Les polémiques de cet ordre relèvent toujours un peu de la même construction : la double contrainte. S’écharper sur l’abaya, c’est opposer liberté individuelle et défense des femmes, liberté de culte et laïcité ; des termes qu’on prendra le soin d’examiner, mais qui demeureront suffisamment chargés émotionnellement pour que prendre parti contre n’importe lequel d’entre eux soit immédiatement disqualifiant.

La seule issue est d’aborder la question par un autre angle. Face à des lycéennes qui veulent s’habiller à leur guise, une partie du corps professoral craint une forme d’emprise.
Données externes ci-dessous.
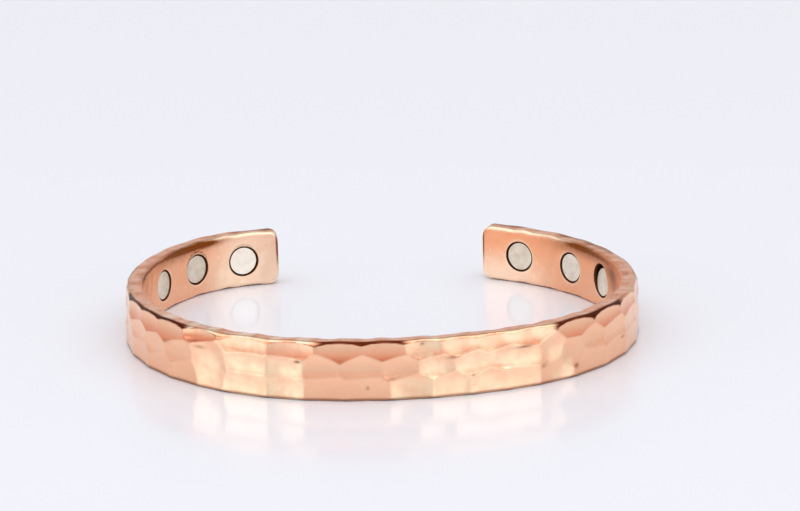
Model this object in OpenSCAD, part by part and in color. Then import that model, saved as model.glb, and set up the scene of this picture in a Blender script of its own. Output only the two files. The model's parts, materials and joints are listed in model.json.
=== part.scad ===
// Open cuff bracelet: a hammered copper band with three disc magnets let into the inside of each arm.
// The cuff lies on its lower rim. Z is up, the front of the wrist faces -Y and the opening faces +Y.
// The origin is the middle of the cuff's outline, on the surface that it lies on.

/* [Band] */
// Height of the band from rim to rim
band_h = 7.8; // [6.5:0.1:10]
// Thickness of the strip before it is hammered
band_t = 2.6; // [2.3:0.1:3.5]
// Radius that rounds the outer edge of the upper rim
outer_edge_r = 0.8; // [0.4:0.1:1]
// Radius that rounds the outer edge of the lower rim
foot_edge_r = 0.4; // [0.2:0.1:1]
// Radius that rounds the inner edges of both rims
inner_edge_r = 0.4; // [0.2:0.1:0.8]
// Radius of the corners at the tips of the arms
tip_corner_r = 1.5; // [0.8:0.1:2.2]

/* [Bends of the outer face] */
// Radius of the flat bend across the front
front_r = 47.8; // [44:0.1:52]
// Angle of the front bend left of its middle
left_front_turn = 6.8; // [4:0.1:12]
// Radius of the bend round the left side
left_side_r = 32.1; // [29:0.1:34]
// Angle of the bend round the left side
left_side_turn = 117.6; // [105:0.1:122]
// Radius of the bend of the left arm towards its tip
left_tip_r = 18.4; // [16:0.1:22]
// Angle of the bend of the left arm towards its tip
left_tip_turn = 53.7; // [45:0.1:58]
// Angle of the front bend right of its middle
right_front_turn = 24.9; // [18:0.1:28]
// Radius of the bend round the right side
right_side_r = 27.5; // [25:0.1:30]
// Angle of the bend round the right side
right_side_turn = 65.8; // [60:0.1:72]
// Radius of the bend of the right arm towards its tip
right_tip_r = 31.4; // [28:0.1:34]
// Angle of the bend of the right arm towards its tip
right_tip_turn = 67.1; // [58:0.1:72]

/* [Hammer marks] */
// Radius of the hammer's rounded face
hammer_r = 18; // [14:1:24]
// Depth of the deepest blow
blow_depth = 0.38; // [0.25:0.01:0.5]
// Distance between the blows on the arms
blow_pitch = 5.8; // [5:0.1:7]

/* [Magnets] */
// Diameter of a disc magnet
magnet_d = 4; // [3.4:0.1:4.6]
// Thickness of a disc magnet
magnet_t = 1; // [0.8:0.05:1.4]
// Bevel round both faces of a magnet
magnet_bevel = 0.12; // [0.05:0.01:0.2]
// Clearance round a magnet and under it
pocket_gap = 0.1; // [0.05:0.01:0.2]
// Depth of a magnet's face below the inside of the band
magnet_recess = 0.08; // [0.05:0.01:0.2]
// Distance from the tip of an arm to the middle of its first magnet
first_magnet = 6.2; // [5:0.1:8]
// Distance between the magnets of an arm
magnet_pitch = 9.5; // [7:0.1:11]

/* [Hidden] */
$fn = 96;

// Columns of a bend, and the bends of both arms from the front outwards
RADIUS = 0;
TURN = 1;
LEFT = [[front_r, left_front_turn], [left_side_r, left_side_turn], [left_tip_r, left_tip_turn]];
RIGHT = [[front_r, right_front_turn], [right_side_r, right_side_turn], [right_tip_r, right_tip_turn]];

// The wall is drawn through cross-sections this far apart
ring_step = 2.6;
// The outline's reach is measured at points this far apart
reach_step = 0.5;
// Angles at which rounded edges and the corners of the tips have their points
EDGE_ANGLES = [0, 45, 90];
TIP_ANGLES = [0, 30, 60];

// Heights of the three rows of blows, as shares of the band's height
ROW_HEIGHTS = [0.88, 0.55, 0.2];
// Blows charted on the front, in percent of an arm's length: left of the middle is negative
//   top     middle   bottom
BLOWS = [
    [-46.2,  -44.6,   -44.1],
    [-40.7,  -38.6,   -37.6],
    [-34.6,  -32.2,   -31.1],
    [-27.3,  -26.1,   -25.5],
    [-19.6,  -19.5,   -19.6],
    [-12.0,  -13.1,   -13.0],
    [ -4.8,   -7.9,    -7.4],
    [  1.6,   -1.5,    -1.1],
    [  7.4,    4.0,     5.5],
    [ 12.7,    9.3,    11.6],
    [ 18.1,   14.9,    17.2],
    [ 24.2,   22.9,    22.3],
    [ 32.1,   27.4,    28.4],
    [ 39.8,   31.4,    34.9],
    [ 47.1,   35.6,    42.0],
    [ 54.0,   41.5,    48.5]
];
// How far the blows on the arms stray, as a share of their distance, and how much their depth varies
blow_stray = 0.08;
depth_spread = 0.1;
// Angles that vary one blow from the next without repeating
STRAY_STEP = 137;
ROW_STEP = 61;

// Columns of the magnets. Shift and rise say how far one sits off its regular place, as shares of the
// magnet distance and of the band's height. Sink is the share of the wall behind it that it is set into.
// Lean is the angle that tips its top into the wall. Slip is how far the drill first strayed up before the
// pocket was drilled again in its place, as a share of the magnet's diameter.
NAME = 0;
ARM = 1;
NUMBER = 2;
SHIFT = 3;
RISE = 4;
SINK = 5;
LEAN = 6;
SLIP = 7;
MAGNETS = [
    ["magnet_left_1",  -1, 1, -0.03, -0.012, 0, 0, 0],
    ["magnet_left_2",  -1, 2, -0.06,  0.012, 0, 0, 0],
    ["magnet_left_3",  -1, 3, -0.08, -0.008, 0, 0, 0],
    ["magnet_right_1",  1, 1,  0.03,  0.006, 0, 0, 0],
    ["magnet_right_2",  1, 2,  0.13,  0.010, 0, 0, 0],
    ["magnet_right_3",  1, 3,  0.07, -0.010, 0.15, 6, 0.1]
];

// A place on an outline is [x, y, heading]: bending moves it along an arc that curves to the left
function bent(p, r, turn) =
    let (heading = p.z + turn)
    [p.x - r * sin(p.z) + r * sin(heading), p.y + r * cos(p.z) - r * cos(heading), heading];
function degrees(length, r) = length / r * 180 / PI;
function bend_length(bend) = bend[RADIUS] * bend[TURN] * PI / 180;
function arm_length(arm, i = 0) = i == len(arm) ? 0 : bend_length(arm[i]) + arm_length(arm, i + 1);

// The place a given length along an arm, and the furthest that an arm reaches in x and in y
function along(arm, length, i = 0, p = [0, 0, 0]) =
    let (bend = arm[i])
    length > bend_length(bend) && i < len(arm) - 1
        ? along(arm, length - bend_length(bend), i + 1, bent(p, bend[RADIUS], bend[TURN]))
        : bent(p, bend[RADIUS], degrees(length, bend[RADIUS]));
function reach(arm, axis) = max([for (length = [0 : reach_step : arm_length(arm)]) along(arm, length)[axis]]);

left_length = arm_length(LEFT);
right_length = arm_length(RIGHT);
middle = [(reach(RIGHT, 0) - reach(LEFT, 0)) / 2, max(reach(LEFT, 1), reach(RIGHT, 1)) / 2];

// The place on the outer face at length s from the front's middle: the left arm has negative s
function outer_face(s) =
    let (p = along(s < 0 ? LEFT : RIGHT, abs(s)), side = s < 0 ? -1 : 1)
    [side * p.x - middle.x, p.y - middle.y, side * p.z];

// Cross-section of the strip, as [distance out from the outer face, height]
function edge_points(out, up, r, from) = [for (a = EDGE_ANGLES) [out + r * cos(from + a), up + r * sin(from + a)]];
SECTION = concat(
    edge_points(-foot_edge_r, foot_edge_r, foot_edge_r, -90),
    edge_points(-outer_edge_r, band_h - outer_edge_r, outer_edge_r, 0),
    edge_points(inner_edge_r - band_t, band_h - inner_edge_r, inner_edge_r, 90),
    edge_points(inner_edge_r - band_t, inner_edge_r, inner_edge_r, 180)
);

// Share of the full height that the strip has at a distance u from its tip
function tip_height(u) =
    let (left = max(tip_corner_r - u, 0))
    1 - 2 * (tip_corner_r - sqrt(tip_corner_r * tip_corner_r - left * left)) / band_h;
tip_rings = [for (a = TIP_ANGLES) tip_corner_r * (1 - cos(a))];
wall_length = left_length + right_length - 2 * tip_corner_r;
wall_steps = ceil(wall_length / ring_step);
RINGS = concat(
    [for (u = tip_rings) u - left_length],
    [for (i = [0 : wall_steps]) tip_corner_r - left_length + wall_length * i / wall_steps],
    [for (i = [len(tip_rings) - 1 : -1 : 0]) right_length - tip_rings[i]]
);

// The bent strip before it is hammered
module strip() {
    corners = len(SECTION);
    last = len(RINGS) - 1;
    points = [
        for (s = RINGS)
            let (p = outer_face(s), share = tip_height(min(s + left_length, right_length - s)))
            for (q = SECTION)
                [p.x + q.x * sin(p.z), p.y - q.x * cos(p.z), band_h / 2 + (q.y - band_h / 2) * share]
    ];
    sides = [
        for (i = [0 : last - 1])
            for (j = [0 : corners - 1])
                let (k = (j + 1) % corners)
                [i * corners + j, (i + 1) * corners + j, (i + 1) * corners + k, i * corners + k]
    ];
    left_tip = [for (j = [0 : corners - 1]) j];
    right_tip = [for (j = [corners - 1 : -1 : 0]) last * corners + j];
    polyhedron(points, concat([left_tip], sides, [right_tip]), convexity = 8);
}

// Where the blows of a row fall: the charted ones, then more at a regular distance up to the tips
function stray(i, row) = blow_stray * blow_pitch * sin(STRAY_STEP * i + ROW_STEP * row);
function blows_left(from, to) = max(floor((to - from) / blow_pitch), 0);
function charted(row) = [for (b = BLOWS) b[row] / 100 * (b[row] < 0 ? left_length : right_length)];
function row_places(row) =
    let (front = charted(row), first = front[0], last = front[len(front) - 1])
    concat(
        [for (i = [1 : 1 : blows_left(-first, left_length)]) first - i * blow_pitch + stray(i, row)],
        front,
        [for (i = [1 : 1 : blows_left(last, right_length)]) last + i * blow_pitch + stray(-i, row)]
    );

// A ball that takes out one hammer mark
module blow(s, up, depth) {
    p = outer_face(s);
    out = hammer_r - depth;
    translate([p.x + out * sin(p.z), p.y - out * cos(p.z), up]) sphere(hammer_r);
}

module hammer_marks() {
    for (row = [0 : len(ROW_HEIGHTS) - 1]) {
        places = row_places(row);
        for (i = [0 : len(places) - 1]) {
            vary = sin(STRAY_STEP * (i + ROW_STEP * row));
            blow(places[i], ROW_HEIGHTS[row] * band_h, blow_depth * (1 - depth_spread * (1 + vary) / 2));
        }
    }
}

// Wall left behind the deepest blow and a magnet that lies flush, which a sunken magnet uses a share of
spare_wall = band_t - blow_depth - magnet_recess - magnet_t - pocket_gap;
function magnet_depth(m) = magnet_recess + m[SINK] * spare_wall;
function pocket_depth(m) = magnet_depth(m) + magnet_t + magnet_d / 2 * sin(m[LEAN]) + pocket_gap;

// Puts its children at a magnet's place on the inner face, with Z going into the wall
module at_magnet(m) {
    from_tip = first_magnet + magnet_pitch * (m[NUMBER] - 1 + m[SHIFT]);
    p = outer_face(m[ARM] < 0 ? from_tip - left_length : right_length - from_tip);
    translate([p.x - band_t * sin(p.z), p.y + band_t * cos(p.z), band_h * (0.5 + m[RISE])])
        rotate([90, 0, p.z]) children();
}

module pocket(m) {
    mouth = band_t / 2;
    slip = m[SLIP] * magnet_d;
    for (stray = slip > 0 ? [0, slip] : [0])
        at_magnet(m) translate([m[ARM] * stray / 2, stray, -mouth])
            cylinder(d = magnet_d + 2 * pocket_gap, h = mouth + pocket_depth(m));
}

module band() {
    color("#c97a55") difference() {
        strip();
        hammer_marks();
        for (m = MAGNETS) pocket(m);
    }
}

module magnet(m) {
    r = magnet_d / 2;
    rim = r - magnet_bevel;
    color("#c6c4be") at_magnet(m) translate([0, 0, magnet_depth(m)]) rotate([m[LEAN], 0, 0]) rotate_extrude()
        polygon([
            [0, 0], [rim, 0], [r, magnet_bevel],
            [r, magnet_t - magnet_bevel], [rim, magnet_t], [0, magnet_t]
        ]);
}

band();
for (m = MAGNETS) magnet(m);
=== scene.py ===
"""A hammered copper cuff with six disc magnets let into its inside, lying on its lower rim on a pale floor.

Lengths are in millimetres until a mesh is made. The frame is the CAD model's: Z is up, the front of the
wrist faces -Y, the opening faces +Y, and the origin is the middle of the cuff's outline on the floor.
"""

import json
import logging
import math
from dataclasses import dataclass, field
from enum import Enum

import bpy
import numpy as np
from mathutils import Matrix, Vector

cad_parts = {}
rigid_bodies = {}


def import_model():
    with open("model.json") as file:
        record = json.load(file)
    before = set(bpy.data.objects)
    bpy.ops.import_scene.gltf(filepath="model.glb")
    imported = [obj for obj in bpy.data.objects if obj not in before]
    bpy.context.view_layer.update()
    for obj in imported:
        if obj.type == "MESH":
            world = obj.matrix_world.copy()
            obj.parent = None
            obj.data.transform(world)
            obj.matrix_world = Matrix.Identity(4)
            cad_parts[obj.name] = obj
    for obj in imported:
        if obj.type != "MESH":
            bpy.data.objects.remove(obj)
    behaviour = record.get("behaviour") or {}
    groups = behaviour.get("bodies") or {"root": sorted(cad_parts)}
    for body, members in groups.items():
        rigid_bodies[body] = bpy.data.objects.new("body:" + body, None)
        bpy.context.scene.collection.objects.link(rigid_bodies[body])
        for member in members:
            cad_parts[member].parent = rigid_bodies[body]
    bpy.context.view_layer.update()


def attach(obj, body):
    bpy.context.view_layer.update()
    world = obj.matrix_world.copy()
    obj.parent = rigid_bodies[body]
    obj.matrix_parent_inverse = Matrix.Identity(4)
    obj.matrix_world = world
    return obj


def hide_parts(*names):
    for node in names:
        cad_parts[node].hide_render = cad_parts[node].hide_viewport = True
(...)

Une position paradoxale : pour protéger les femmes de fondamentalistes religieux qui voudraient leur dicter comment s’habiller, la République se retrouve à faire… exactement cela ? Une pirouette était nécessaire, c’est là que la loi de 2004 entre en jeu.

Dans les écoles, les collèges et les lycées publics, le port de signes ou tenues par lesquels les élèves manifestent ostensiblement une appartenance religieuse1Point qui a son importance, le terme n’est pas défini. L’abaya est-elle un signe d’appartenance religieuse, ou le nom donné à une robe lorsqu’elle est portée par une musulmane ? Aux subjectivités de trancher. est interdit.
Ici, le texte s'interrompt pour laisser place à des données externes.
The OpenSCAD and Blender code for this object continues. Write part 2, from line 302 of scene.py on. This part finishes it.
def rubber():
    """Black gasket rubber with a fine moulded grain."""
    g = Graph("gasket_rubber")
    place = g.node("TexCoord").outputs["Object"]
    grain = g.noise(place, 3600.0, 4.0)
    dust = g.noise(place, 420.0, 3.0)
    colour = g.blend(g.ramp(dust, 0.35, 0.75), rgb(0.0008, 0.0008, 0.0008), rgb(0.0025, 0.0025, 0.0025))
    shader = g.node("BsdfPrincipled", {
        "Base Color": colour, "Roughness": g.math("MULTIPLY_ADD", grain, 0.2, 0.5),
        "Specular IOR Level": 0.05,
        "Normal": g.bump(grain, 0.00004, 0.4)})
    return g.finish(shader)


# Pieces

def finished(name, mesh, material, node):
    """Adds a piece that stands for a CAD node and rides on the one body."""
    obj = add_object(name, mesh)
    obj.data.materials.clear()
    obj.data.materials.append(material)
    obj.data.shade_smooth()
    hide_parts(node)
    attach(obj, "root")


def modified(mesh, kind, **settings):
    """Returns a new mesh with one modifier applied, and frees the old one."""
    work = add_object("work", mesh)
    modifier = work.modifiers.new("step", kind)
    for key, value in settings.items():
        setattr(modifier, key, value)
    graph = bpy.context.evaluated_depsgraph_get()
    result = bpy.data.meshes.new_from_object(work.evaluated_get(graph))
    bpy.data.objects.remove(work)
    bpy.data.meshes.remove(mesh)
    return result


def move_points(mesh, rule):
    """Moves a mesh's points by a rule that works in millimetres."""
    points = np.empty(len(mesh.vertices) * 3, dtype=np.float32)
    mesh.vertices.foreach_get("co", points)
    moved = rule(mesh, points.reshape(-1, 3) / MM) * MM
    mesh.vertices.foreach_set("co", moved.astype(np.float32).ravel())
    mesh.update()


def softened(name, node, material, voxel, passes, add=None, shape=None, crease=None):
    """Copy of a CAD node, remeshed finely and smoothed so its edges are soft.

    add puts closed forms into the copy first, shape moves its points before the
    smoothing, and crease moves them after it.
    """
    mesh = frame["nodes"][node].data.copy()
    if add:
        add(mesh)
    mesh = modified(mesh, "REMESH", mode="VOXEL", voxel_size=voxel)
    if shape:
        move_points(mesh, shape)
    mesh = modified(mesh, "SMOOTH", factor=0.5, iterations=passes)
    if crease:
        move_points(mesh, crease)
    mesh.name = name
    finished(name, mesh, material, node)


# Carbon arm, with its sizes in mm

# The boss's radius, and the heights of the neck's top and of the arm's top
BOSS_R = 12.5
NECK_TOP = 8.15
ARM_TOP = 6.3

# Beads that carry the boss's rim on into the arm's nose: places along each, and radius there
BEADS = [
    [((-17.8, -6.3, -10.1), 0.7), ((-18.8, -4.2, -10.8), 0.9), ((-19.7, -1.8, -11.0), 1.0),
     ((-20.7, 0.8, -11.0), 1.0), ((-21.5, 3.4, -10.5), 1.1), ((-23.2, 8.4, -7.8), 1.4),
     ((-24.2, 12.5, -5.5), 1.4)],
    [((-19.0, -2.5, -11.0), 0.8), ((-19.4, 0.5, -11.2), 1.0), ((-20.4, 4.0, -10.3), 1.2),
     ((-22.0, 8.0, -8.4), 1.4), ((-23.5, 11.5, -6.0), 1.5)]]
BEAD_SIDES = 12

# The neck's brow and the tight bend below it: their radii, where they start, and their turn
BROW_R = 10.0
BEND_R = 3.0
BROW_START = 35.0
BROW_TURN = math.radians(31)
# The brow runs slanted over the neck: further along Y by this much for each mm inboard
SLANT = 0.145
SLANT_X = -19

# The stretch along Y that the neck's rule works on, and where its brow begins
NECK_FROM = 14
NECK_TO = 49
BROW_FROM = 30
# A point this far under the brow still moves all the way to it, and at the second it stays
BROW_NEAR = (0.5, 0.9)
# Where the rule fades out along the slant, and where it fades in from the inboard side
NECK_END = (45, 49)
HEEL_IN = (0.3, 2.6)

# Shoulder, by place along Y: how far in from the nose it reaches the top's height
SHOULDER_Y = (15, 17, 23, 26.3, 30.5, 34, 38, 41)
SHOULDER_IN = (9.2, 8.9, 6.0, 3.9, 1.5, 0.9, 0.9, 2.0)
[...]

Le règlement intérieur rappelle que la mise en œuvre d’une procédure disciplinaire est précédée d’un dialogue avec l’élève.
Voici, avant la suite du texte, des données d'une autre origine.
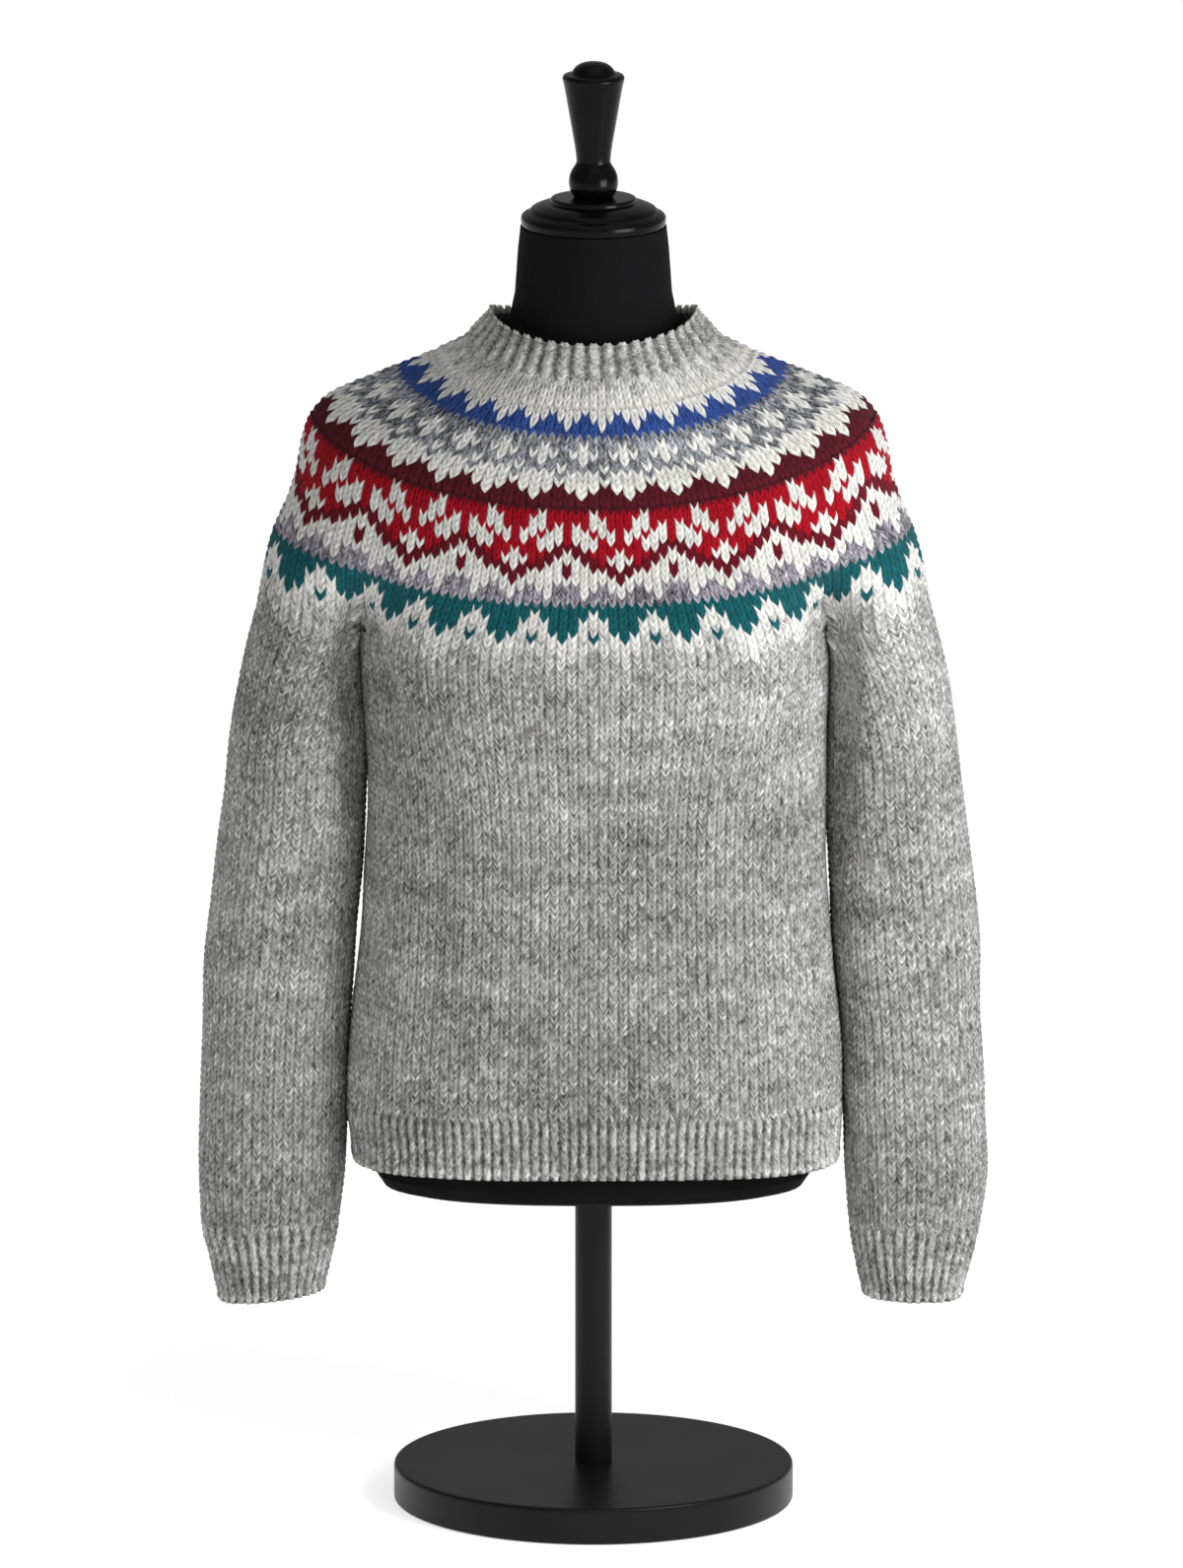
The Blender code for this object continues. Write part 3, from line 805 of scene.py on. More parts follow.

L. 141-5-1 du Code de l’éducation

La question de la défense des femmes, même pas mentionnée, est donc hors sujet. Aux grands féministes la remettant sur la table, on se contentera de souligner qu’à aucun moment, on n’a demandé aux intéressées ce qu’elles veulent et qu’il serait sans doute avisé de commencer par là. La loi sus-mentionnée résulte des travaux de la commission Stasi (ça ne s’invente pas), constituée en 2003 dans l’espoir vain de mettre un terme aux polémiques sur le voile qui saoulaient tout le monde depuis les années 80. L’objectif est d’établir un équilibre entre laïcité et pratique religieuse sans pour autant les hiérarchiser. Pourtant, on comprend assez vite que le mot ostensiblement va toucher avant tout les signes religieux liés à l’Islam.

Faire ses classes.

La passion de l’unité

La promulgation (à la quasi-unanimité) de cette loi scella la victoire d’une certaine idéologie, qui voudrait que le vivre-ensemble ne soit possible qu’à condition que l’individualité soit gommée. L’interdiction des signes religieux sous-entend que ceux-ci sont de nature à troubler la quiétude des environnements scolaires, conduiraient au prosélytisme voire causeraient des heurts intercommunautaires — mais est-ce réellement le cas ? Il y a quelques jours, un argumentaire analogue était déployé pour réchauffer le sujet de l’uniforme scolaire, déjà abordé à plusieurs reprises par une macronie qui ne cache plus ses affects autoritaristes. Il ne faut pas s’y tromper : sous couvert d’arguments humanistes (lutter contre les inégalités sociales, une grande première pour le gouvernement), c’est en réalité la passion très droitière de l’ordre qui s’exprime. Leur fantasme est celui d’une classe en rang d’oignon où chacun se tient droit, buvant les paroles d’un maître à l’autorité restaurée. Le voile, le burkini et l’abaya ne sont qu’un point d’étape.

On comprend soudain mieux ce qui se joue. Il n’est plus question de femmes ni de religion. Nous sommes face à un affrontement idéologique plus profond — unité contre diversité, nation contre individualité, fantasme patriotique contre réalité hétéroclite. La tartufferie éclate soudain au grand jour : ceux qu’on appelle « libéraux », qui avaient fait de la liberté leur valeur cardinale, œuvrent en réalité au projet inverse, celui d’un monde où nous serions seulement libres d’être tous les mêmes. Ils nous font oublier que la laïcité, c’est le projet de faire cohabiter toutes les cultures au sein de notre société, une fin qui ne dit rien de ses moyens.

Si l’enjeu est réellement le vivre-ensemble, en lieu et place d’assimilation forcée, il suffirait d’enseigner la tolérance. Ce qui est sûr, c’est que si nous avions voulu que le gouvernement envahisse nos garde-robes, nous y aurions enfoui du pétrole.